Fermilab - Image 1: A summer student working on the MiniBooNE experiment inspects a photomultiplier tube used to detect light from neutrino interactions. Image 2: The Main Injector accelerates protons and antiprotons and transfers them to the Tevatron, the world’s most powerful particle collider. |
Visions of particle physics
Photography by Peter Ginter
Physicists and scientists of other disciplines around the world have created countless research sites that remind me of the colossal dimensions of ancient temples, in one way; and, in another, of fragile, beautiful little altars where they orchestrate experiments, with research objects largely invisible to the human eye. For example, the four new Large Hadron Collider (LHC) experiments currently being built at CERN, in Geneva, Switzerland, look like mind-boggling underground cathedrals, dug 100 meters or so under the Swiss mountains, where a sacred cast of extremely intelligent, but quite often shy, scientists are seeking the seemingly unnecessary. I am drawn to their research-caves not only by their unmatched beauty and complexity, but also by the opportunity to observe and interpret with a camera how these people have completely dedicated their lives to conquer the last frontiers in a universal group effort.

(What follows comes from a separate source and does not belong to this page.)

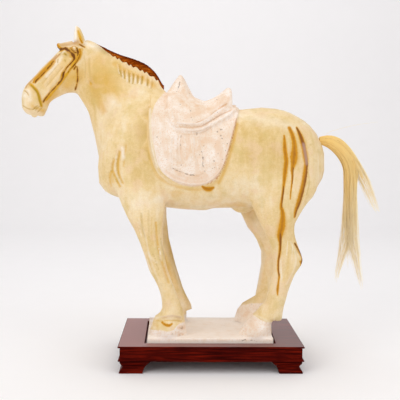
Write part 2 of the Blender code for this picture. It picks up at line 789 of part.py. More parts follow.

Here is where I can find a true "family of man," where representatives of virtually all races around the globe work together feverishly in order to succeed. Above ground, I sometimes cover tragic conflicts, such as religious strife in Egypt, the struggle for survival in the gang-ridden slums of Manila, or the struggle for independence in West Papua.
Here, in these pages, I portray the scientific "family of man" in its environs. Shooting physics labs and creating a substantial body of photographic work for individual organizations has helped these institutions improve their public face and communication. Their research seems impossible without the support of the public as well as the political decision makers, the decisive group for funding research. To me, it has become terribly important to build as many bridges as possible between these two worlds—here, the family of science; there, the public and policymakers—which have been wary of each other, and at times mutually suspicious and even hostile. To be such a communicative link between these two worlds is a satisfying feeling, not to mention a lifelong self-educating endeavor.